Working Hardware to Death
LVM lets one pretend multiple drives are actually one larger drive, and can also use lower-capacity flash or x-point storage as a cache. Having older storage hardware is also a great motivator to thoroughly back up one's data. To mitigate annoyance, one can keep a volume group of older hardware, upon which only easily-restored data is kept. Movies, games, and pictures are all good candidates for this volume group, since one can restore from yesterday's backup with a simple file copy or re-download. Near-death flash storage can be set as a write-through LVM cache, to avoid data loss in case of failure.
Older compute resources can be put to use in more limited roles or given to those who can still find use for them. Any once-powerful PC from the last twenty years can handle presentation software and word processing.
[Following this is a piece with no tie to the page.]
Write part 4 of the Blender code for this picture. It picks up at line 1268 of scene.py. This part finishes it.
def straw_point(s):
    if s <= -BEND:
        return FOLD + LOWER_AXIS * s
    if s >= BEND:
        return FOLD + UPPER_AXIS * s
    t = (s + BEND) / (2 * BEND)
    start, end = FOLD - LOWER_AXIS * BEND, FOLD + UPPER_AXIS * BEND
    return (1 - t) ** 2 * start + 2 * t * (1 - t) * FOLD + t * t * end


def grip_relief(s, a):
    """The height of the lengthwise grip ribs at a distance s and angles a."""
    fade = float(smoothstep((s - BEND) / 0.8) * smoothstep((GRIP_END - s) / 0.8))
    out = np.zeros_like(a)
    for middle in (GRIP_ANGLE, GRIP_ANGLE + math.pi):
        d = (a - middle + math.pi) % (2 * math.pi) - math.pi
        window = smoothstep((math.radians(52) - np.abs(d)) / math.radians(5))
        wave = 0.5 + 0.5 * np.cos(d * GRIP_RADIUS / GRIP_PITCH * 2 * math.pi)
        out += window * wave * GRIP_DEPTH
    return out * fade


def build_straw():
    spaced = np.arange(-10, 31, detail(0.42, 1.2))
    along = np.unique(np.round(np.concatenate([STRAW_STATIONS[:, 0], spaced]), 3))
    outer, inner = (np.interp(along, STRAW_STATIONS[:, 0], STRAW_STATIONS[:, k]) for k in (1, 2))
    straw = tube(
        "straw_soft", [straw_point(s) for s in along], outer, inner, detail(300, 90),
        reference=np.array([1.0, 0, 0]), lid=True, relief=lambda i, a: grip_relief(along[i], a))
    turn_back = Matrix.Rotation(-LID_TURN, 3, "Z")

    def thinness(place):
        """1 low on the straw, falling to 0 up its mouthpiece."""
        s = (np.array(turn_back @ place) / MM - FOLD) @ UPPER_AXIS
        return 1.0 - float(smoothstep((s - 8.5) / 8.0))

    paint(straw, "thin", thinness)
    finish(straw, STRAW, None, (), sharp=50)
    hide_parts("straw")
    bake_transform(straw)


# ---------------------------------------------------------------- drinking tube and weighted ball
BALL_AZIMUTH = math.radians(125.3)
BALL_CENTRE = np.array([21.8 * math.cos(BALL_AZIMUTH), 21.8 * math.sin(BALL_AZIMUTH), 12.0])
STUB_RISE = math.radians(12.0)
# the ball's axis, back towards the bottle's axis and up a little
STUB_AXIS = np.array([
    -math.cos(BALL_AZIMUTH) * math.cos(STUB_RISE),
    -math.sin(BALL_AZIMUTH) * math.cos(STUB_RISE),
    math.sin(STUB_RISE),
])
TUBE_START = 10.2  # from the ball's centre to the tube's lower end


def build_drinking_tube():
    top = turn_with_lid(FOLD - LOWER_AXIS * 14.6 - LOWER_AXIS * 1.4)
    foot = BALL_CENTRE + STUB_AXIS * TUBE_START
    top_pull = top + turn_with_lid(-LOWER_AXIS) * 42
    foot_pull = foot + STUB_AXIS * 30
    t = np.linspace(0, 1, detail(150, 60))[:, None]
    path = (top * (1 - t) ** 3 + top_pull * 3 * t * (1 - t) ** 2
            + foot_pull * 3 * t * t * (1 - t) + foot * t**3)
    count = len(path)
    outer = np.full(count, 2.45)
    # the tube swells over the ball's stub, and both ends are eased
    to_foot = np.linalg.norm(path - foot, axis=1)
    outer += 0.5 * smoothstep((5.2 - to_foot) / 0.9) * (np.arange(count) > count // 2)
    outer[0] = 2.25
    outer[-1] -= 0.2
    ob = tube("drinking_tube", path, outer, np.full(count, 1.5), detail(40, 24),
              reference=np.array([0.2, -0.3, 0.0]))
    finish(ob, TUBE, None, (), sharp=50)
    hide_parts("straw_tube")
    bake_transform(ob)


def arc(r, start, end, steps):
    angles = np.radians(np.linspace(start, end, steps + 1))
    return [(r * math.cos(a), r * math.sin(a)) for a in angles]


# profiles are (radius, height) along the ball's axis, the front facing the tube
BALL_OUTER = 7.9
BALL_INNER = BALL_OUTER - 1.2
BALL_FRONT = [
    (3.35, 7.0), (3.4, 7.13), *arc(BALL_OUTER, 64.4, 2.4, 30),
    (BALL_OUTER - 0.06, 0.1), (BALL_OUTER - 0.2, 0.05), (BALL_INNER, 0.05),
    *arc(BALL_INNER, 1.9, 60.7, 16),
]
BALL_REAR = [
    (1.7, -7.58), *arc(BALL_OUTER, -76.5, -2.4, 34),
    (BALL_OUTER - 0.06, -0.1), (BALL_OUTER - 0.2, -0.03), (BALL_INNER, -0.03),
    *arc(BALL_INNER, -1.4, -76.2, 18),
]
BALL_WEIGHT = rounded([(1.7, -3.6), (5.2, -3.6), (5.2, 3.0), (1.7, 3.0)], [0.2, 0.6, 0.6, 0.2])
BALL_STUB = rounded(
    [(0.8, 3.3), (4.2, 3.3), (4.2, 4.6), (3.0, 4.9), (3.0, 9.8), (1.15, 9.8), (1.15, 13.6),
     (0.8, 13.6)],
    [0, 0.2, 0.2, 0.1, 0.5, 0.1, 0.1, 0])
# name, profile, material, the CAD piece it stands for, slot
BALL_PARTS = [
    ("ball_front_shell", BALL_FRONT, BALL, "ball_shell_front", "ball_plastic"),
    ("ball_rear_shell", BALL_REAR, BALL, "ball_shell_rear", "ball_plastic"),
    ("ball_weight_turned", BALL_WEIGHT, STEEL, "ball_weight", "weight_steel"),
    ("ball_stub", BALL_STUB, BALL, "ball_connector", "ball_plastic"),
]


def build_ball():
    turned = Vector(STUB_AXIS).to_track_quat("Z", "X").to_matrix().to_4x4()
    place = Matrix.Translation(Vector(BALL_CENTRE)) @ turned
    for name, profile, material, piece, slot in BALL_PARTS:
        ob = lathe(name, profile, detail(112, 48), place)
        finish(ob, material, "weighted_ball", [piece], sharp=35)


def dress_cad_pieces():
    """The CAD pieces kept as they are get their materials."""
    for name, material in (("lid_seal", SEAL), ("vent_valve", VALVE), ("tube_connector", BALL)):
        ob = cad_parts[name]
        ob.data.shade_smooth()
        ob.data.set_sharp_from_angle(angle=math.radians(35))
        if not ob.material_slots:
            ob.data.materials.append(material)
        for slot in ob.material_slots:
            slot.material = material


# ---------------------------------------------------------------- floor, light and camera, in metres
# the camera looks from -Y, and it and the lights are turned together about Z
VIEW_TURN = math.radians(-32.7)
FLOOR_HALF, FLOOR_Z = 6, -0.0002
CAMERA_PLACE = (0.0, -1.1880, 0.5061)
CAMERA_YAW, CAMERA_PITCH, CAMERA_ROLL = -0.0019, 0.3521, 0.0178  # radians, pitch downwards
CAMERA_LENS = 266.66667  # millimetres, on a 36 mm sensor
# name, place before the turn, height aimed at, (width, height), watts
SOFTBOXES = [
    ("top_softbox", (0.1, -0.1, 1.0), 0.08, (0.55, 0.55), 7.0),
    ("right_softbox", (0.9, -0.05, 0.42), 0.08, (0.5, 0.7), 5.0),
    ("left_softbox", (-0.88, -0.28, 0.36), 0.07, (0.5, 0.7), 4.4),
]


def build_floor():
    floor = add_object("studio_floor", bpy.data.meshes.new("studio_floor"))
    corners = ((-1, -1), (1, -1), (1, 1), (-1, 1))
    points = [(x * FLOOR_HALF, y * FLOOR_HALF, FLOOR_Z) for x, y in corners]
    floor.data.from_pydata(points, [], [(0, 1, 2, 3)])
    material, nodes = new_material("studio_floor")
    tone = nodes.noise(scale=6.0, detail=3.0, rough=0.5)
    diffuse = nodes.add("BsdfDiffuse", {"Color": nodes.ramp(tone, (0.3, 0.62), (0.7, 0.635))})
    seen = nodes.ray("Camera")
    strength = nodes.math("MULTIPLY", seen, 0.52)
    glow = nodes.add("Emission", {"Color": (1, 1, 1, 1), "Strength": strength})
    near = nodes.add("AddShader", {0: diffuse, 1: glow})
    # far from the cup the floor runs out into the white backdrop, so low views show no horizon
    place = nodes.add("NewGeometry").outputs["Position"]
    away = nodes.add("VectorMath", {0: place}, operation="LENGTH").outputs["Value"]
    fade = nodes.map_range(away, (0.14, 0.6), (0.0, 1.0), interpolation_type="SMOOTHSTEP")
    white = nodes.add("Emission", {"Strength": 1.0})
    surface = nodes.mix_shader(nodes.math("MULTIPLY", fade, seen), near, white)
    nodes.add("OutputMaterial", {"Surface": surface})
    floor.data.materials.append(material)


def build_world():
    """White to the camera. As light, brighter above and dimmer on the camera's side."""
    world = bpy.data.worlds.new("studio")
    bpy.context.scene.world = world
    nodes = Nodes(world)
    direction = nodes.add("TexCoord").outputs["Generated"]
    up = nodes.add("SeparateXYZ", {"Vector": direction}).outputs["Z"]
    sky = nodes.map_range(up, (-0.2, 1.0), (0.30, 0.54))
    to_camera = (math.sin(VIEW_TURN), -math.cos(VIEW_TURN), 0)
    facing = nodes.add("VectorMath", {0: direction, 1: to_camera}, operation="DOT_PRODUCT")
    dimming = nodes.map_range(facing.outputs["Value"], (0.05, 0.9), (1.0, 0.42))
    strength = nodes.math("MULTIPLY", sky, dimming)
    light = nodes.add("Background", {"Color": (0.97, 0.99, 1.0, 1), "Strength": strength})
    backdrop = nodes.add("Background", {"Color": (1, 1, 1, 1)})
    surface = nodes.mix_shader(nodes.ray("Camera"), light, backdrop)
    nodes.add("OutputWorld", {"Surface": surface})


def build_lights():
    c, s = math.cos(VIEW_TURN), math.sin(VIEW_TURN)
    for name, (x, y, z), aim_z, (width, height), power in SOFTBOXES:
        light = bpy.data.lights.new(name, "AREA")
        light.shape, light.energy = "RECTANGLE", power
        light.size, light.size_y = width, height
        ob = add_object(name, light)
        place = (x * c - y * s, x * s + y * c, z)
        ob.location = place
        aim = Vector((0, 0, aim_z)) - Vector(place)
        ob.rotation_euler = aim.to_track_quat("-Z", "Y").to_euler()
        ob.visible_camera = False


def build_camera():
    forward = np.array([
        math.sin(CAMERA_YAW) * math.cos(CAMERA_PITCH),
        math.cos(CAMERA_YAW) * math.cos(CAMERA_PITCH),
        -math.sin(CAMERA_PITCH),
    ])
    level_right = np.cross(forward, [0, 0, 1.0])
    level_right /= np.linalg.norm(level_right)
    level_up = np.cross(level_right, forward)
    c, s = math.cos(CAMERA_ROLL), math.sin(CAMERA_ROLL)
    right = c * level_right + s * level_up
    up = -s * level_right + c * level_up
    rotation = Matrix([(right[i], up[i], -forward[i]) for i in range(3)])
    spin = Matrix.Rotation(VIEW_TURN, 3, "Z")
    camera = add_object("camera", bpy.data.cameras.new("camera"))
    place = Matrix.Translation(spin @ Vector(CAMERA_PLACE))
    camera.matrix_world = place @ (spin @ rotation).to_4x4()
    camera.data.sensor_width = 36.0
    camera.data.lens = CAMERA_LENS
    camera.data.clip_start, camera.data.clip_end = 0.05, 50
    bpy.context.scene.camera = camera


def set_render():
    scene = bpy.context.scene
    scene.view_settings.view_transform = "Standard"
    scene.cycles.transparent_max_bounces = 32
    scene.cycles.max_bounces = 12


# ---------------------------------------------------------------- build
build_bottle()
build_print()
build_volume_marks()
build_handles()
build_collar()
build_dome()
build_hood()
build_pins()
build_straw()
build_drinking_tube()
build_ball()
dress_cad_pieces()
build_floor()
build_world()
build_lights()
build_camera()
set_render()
One thing to note is that power supplies may not be the best components to work to death, since they can damage other components or present a safety hazard upon failure. They're also quite dangerous to repair, so decommissioning them before they are likely to fail is a good idea, in my opinion.
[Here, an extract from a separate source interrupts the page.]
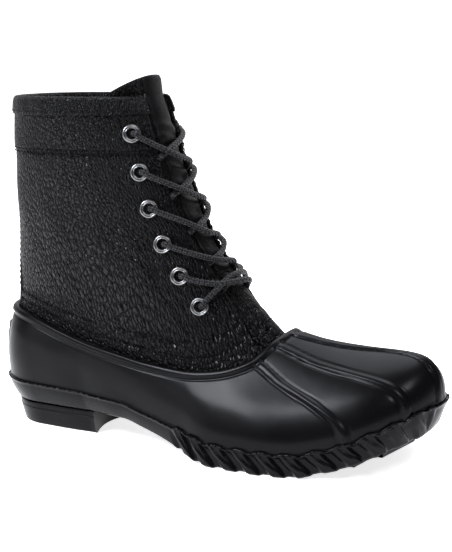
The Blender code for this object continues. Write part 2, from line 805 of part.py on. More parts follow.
def make_tongue():
    """The tongue and its bellows wings, following the inside of the shaft."""
    outer = []
    inner = []
    for row in range(len(TONGUE_ROWS) + 2):
        outer_row = []
        inner_row = []
        for column in range(TONGUE_COLUMNS + 1):
            place = 2 * column / TONGUE_COLUMNS - 1
            height = TONGUE_ROWS[min(row, len(TONGUE_ROWS) - 1)]
            height += (tongue_top(place) - height) * max(row + 1 - len(TONGUE_ROWS), 0) / 2
            ring = 0.5 + place * TONGUE_HALF
            bulge = TONGUE_BULGE * max(0.0, 1 - (place / 0.5) ** 2) * float(np.clip(height / 0.1, 0, 1))
            bulge *= float(np.clip((1 - height) / 0.15, 0, 1))
            under_binding = float(np.clip((height - 0.84) / 0.06, 0, 1))
            inset = LEATHER_WALL + SEAT_GAP * 5 + under_binding * (TRIM_WALL + SEAT_GAP * 2)
            inset -= TONGUE_TIP * float(np.clip((height - 1.02) / 0.12, 0, 1))
            outer_row.append(offset(shaft_point, ring, height, bulge - inset))
            inner_row.append(offset(shaft_point, ring, height, bulge - inset - TONGUE_WALL))
        outer.append(outer_row)
        inner.append(inner_row)
    return sheet_solid("tongue", outer, inner, lambda row, column: True, LEATHER, closed=False)


def make_backstay():
    """The strip over the back seam, from the rubber rim to the collar binding."""
    rows = (0.02, 0.12, 0.26, 0.4, 0.55, 0.72, 0.79, 0.92)
    wide = BACKSTAY_WIDTH / 2
    outer = []
    inner = []
    for height in rows:
        outer_row = []
        inner_row = []
        for column in range(5):
            place = column / 2 - 1
            radius = np.linalg.norm(shaft_point(0.02, height) - shaft_point(0.0, height)) / 0.02
            ring = place * wide / radius
            seat = leather_relief(height) + SEAT_GAP
            outer_row.append(offset(shaft_point, ring, height, seat + TRIM_WALL * (1 - 0.3 * abs(place))))
            inner_row.append(offset(shaft_point, ring, height, seat))
        outer.append(outer_row)
        inner.append(inner_row)
    return sheet_solid("backstay", outer, inner, lambda row, column: True, LEATHER, closed=False)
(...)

There are quite a few PC components which are overwhelmingly unlikely to become obsolete, such as fans, heatsinks, cases, and peripherals. These parts do not directly contribute to the speed of one's computer, so buyers who wish to reduce e-waste should opt for parts which have extremely long-term support, and are built to be durable.
For example, Noctua's SecuFirm heatsink mounting hardware is supported on sockets from LGA775 to AM4. This kind of support would allow one to use the same heatsink for fifteen years, only discarding the mounting hardware instead upon upgrade.
On Energy Usage
Old hardware is obviously much less efficient than new hardware. Even though an old Sandy Bridge chip consumes a third of a new Zen chip's power envelope, the Zen chip will finish far more than three times earlier. However, the energy required to refine and transport natural materials is also costly and often highly fossil fuel intensive, while many communities source some portion of their electricity from nuclear or renewable sources.
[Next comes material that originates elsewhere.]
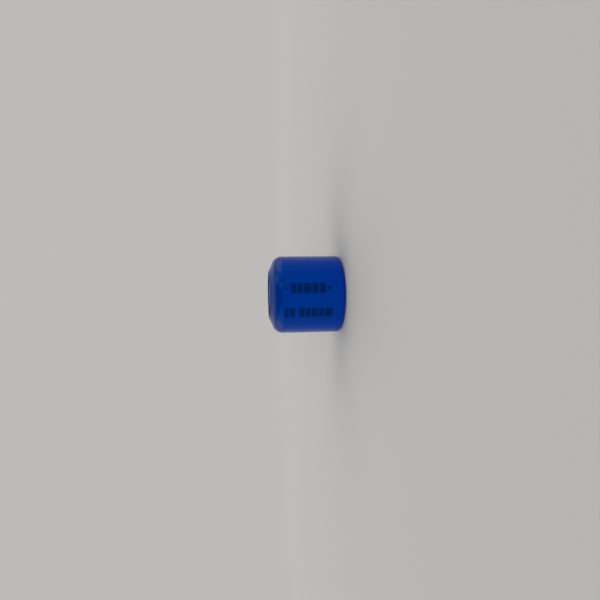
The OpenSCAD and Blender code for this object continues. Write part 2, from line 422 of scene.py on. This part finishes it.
def bead_sag(height):
    """How far the film sinks into the rolled bead, as a lift below 0: a bell curve about its middle."""
    return -sag_depth * np.exp(-(((height - bead_z) / sag_reach) ** 2))


def apart(angle, places):
    """Angle from each place to each point around the cell, from -pi to pi, a row for each place."""
    return (angle - np.array(places)[:, None] + np.pi) % (2 * np.pi) - np.pi


angle = np.arange(fine_around) * 2 * np.pi / fine_around
floor_x = can_r - corner_r
corner_z = contact_step + corner_r
corner_out = corner_r + film
shoulder_out = shoulder_r + film
corner_rows, over_rows = 12, 46
hole = run((film_hole_r, contact_step - film), (floor_x, contact_step - film), 7)
corner = arc(floor_x, corner_z, corner_out, -90, 0, corner_rows)[1:]
wall = run((sleeve_r, corner_z), (sleeve_r, shoulder_z), 22)[1:]
over = arc(shoulder_x, shoulder_z, shoulder_out, 0, math.degrees(film_wrap), over_rows)[1:]
rim_run = (cell_h - over[-1, 1]) / math.cos(film_wrap)
rim = run(over[-1], over[-1] + rim_run * np.array([-math.sin(film_wrap), math.cos(film_wrap)]), 21)[1:]
outer = np.concatenate([hole, corner, wall, over, rim])
tilt = np.concatenate([
    np.full(len(hole), -np.pi / 2),
    np.radians(np.linspace(-90, 0, corner_rows))[1:],
    np.zeros(len(wall)),
    np.linspace(0, film_wrap, over_rows)[1:],
    np.full(len(rim), film_wrap),
])[:, None]
out_r, out_z = np.cos(tilt), np.sin(tilt)
# share runs along the film from 0 at the top of the straight wall to 1 at the rim, and near_hole from 1
# at the edge under the can to 0.
length = np.concatenate([[0], np.cumsum(np.hypot(*np.diff(outer, axis=0).T))])
past_shoulder = length - length[len(hole) + len(corner) + len(wall) - 1]
share = np.clip(past_shoulder / past_shoulder[-1], 0, 1)[:, None]
near_hole = np.clip(1 - length / hole_fold, 0, 1)[:, None]

near_rim = np.clip((share - 0.55) / 0.45, 0, 1) ** 2
pucker_count = 44
pucker_shift = random.uniform(-0.42, 0.42, pucker_count)
pucker_place = (np.arange(pucker_count) + pucker_shift) * 2 * np.pi / pucker_count
pucker_width = np.radians(random.uniform(0.9, 2.6, pucker_count))[:, None]
pucker_height = random.uniform(0.006, 0.03, pucker_count) * mm
pucker_start = random.uniform(0.3, 0.72, pucker_count)
across = np.exp(-((apart(angle, pucker_place) / pucker_width) ** 2))
along = np.clip((share - pucker_start) / (1 - pucker_start), 0, 1) ** 1.5
lift = (along * pucker_height) @ across
crease_turn = np.radians([-52, -67, -77, -131, -166, 27, 61, 128])
crease_width = np.radians([2.8, 5.2, 3, 2.4, 4, 3, 5, 3.4])
crease_share = np.array([0.2, 0.34, 0.19, 0.3, 0.27, 0.34, 0.28, 0.36])
crease_height = np.array([0.05, 0.04, 0.026, 0.014, 0.03, 0.034, 0.03, 0.04]) * mm
crease_run, crease_reach = 0.035, 0.17 * mm
crease_across = np.exp(-((apart(angle, crease_turn) / crease_width[:, None]) ** 2))
lift += (np.exp(-(((share - crease_share) / crease_run) ** 2)) * crease_height) @ crease_across
fold_turn, fold_width = np.radians([12, -168]), np.radians(0.9)
fold_lines = np.exp(-((apart(angle, fold_turn) / fold_width) ** 2)).sum(axis=0)
lift += fold_h * fold_lines * (1 - share) * (1 - near_hole)
lift += wall_wave * waves(angle, low=2, high=5, count=3) * (1 - near_hole) * np.clip(1 - 2 * share, 0, 1)
lift -= run_sink * np.sin(np.pi * np.clip(2 * share - 1, 0, 1))
lift += bead_sag(outer[:, 1:]) * (share == 0) * (near_hole == 0)
skin_r = outer[:, :1] + lift * out_r + hole_wave * waves(angle, low=2, high=9, count=4) * near_hole ** 2
skin_z = outer[:, 1:] + lift * out_z

thick = film + (rim_film - film) * near_rim
half_turn = np.radians([20, 55, 90, 125, 160])[:, None]
edge_flatness = 0.6


def cut_edge(row, side):
    """Rings of a flattened half circle round the film's cut edge, from its outer to its inner face.

    Each is the middle of the film plus half its thickness times cos t outwards and edge_flatness sin t
    past the edge. side is 1 for the rim and -1 for the hole."""
    half = thick[row] / 2
    middle_r, middle_z = skin_r[row] - half * out_r[row], skin_z[row] - half * out_z[row]
    along_r, along_z = -out_z[row] * side, out_r[row] * side
    out, along = half * np.cos(half_turn), half * np.sin(half_turn) * edge_flatness
    return middle_r + out * out_r[row] + along * along_r, middle_z + out * out_z[row] + along * along_z


rim_ring_r, rim_ring_z = cut_edge(-1, 1)
hole_ring_r, hole_ring_z = cut_edge(0, -1)
back = np.r_[len(outer) - 1:0:-4, 0]
sleeve = surface(
    "sleeve_film",
    np.concatenate([skin_r, rim_ring_r, skin_r[back] - (thick * out_r)[back], hole_ring_r[::-1]]),
    np.concatenate([skin_z, rim_ring_z, skin_z[back] - (thick * out_z)[back], hole_ring_z[::-1]]),
    angle,
    loop=True,
)

blue = (0.0, 0.027, 0.26)
deep_blue = (0.0, 0.021, 0.2)
# A paler blue for scuffs and specks of grit, and for the painted highlights on the shoulder's creases.
scuffed_and_highlight_blue = (0.035, 0.11, 0.4)
vinyl = Finish("blue_vinyl_film")
x, y, height = vinyl.axes()
# Darker blue over the shoulder, which is painted shade, and at half strength round the bottom corner and
# the fold under the can.
darker_shoulder_and_base = height.ease(shoulder_z - 0.5 * mm, shoulder_z + 1.0 * mm)
darker_shoulder_and_base += (1 - height.ease(0.1 * mm, 0.7 * mm)) * 0.5
cloudy = vinyl.noise(260, 3)
peel = vinyl.noise(1500, 2)
grit = vinyl.noise(7000, 2)
frayed = vinyl.noise(2600, 3, 0.6)
scuffs = vinyl.drawn_out(across=650, along=9000, detail=4).ease(0.66, 0.8)
specks = grit.ease(0.75, 0.82)
turn = y.math("ARCTAN2", x)
crease_level = np.interp(crease_share, share[:, 0], outer[:, 1])
crease_strength = crease_height / crease_height.max()
# Painted highlight: each crease on the shoulder gets pale flecks in wavy bands, which also ridge the bump
# there.
lines = 0
for place, width, level, strength in zip(crease_turn, crease_width, crease_level, crease_strength):
    sideways = (turn - place) * (0.9 / width) + (frayed - 0.5) * 0.5
    upwards = (height - level) * (1 / crease_reach) + (frayed - 0.5) * 0.5
    spot = (1 - (sideways * sideways + upwards * upwards).ease(0, 2.6)) * strength
    wave = (upwards * 6 + sideways * 1.2 + frayed * 2).math("SINE") * 0.5 + 0.5
    lines += spot * wave * wave
colour = vinyl.blend(darker_shoulder_and_base + (cloudy - 0.5) * 0.35, blue, deep_blue)
dress(sleeve, vinyl.shade(
    Base_Color=vinyl.blend(lines + scuffs * 0.2 + specks * 0.25, colour, scuffed_and_highlight_blue),
    Roughness=0.13 + cloudy * 0.06 + scuffs * 0.16 + specks * 0.2,
    Normal=vinyl.bump(peel + lines * 2 + grit * 0.06 + scuffs * 0.05, 0.009 * mm, 0.4),
    Specular_Tint=(0.0, 0.8, 1.0, 1),
    IOR=1.26,
))
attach(sleeve, "root")
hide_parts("sleeve")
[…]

If you live in the United States, you can see your state's energy source composition here, and do your own cost/benefit calculations.
On Social Pressure
At the beginning of this piece, I mentioned that some individuals and many corporations upgrade hardware way more frequently than may be necessary. Although I am leaving the corporate angle to the think tanks, this article does not cover another pressure people feel: social pressure.
Software developers have a long history of making disastrous social suggestions, so I won't put forth any specific answers, but I think the problem statement is clear: We as a society currently laud frivolous consumption, and often treat technology like fashion. Unfortunately, unlike most fashion, one cannot dispose of e-waste without significantly polluting the environment.
In an ideal world, the followup question to "Is that a new phone?" would be "Oh, how'd your old one break?", but unfortunately that's outside of an engineer's wheelhouse.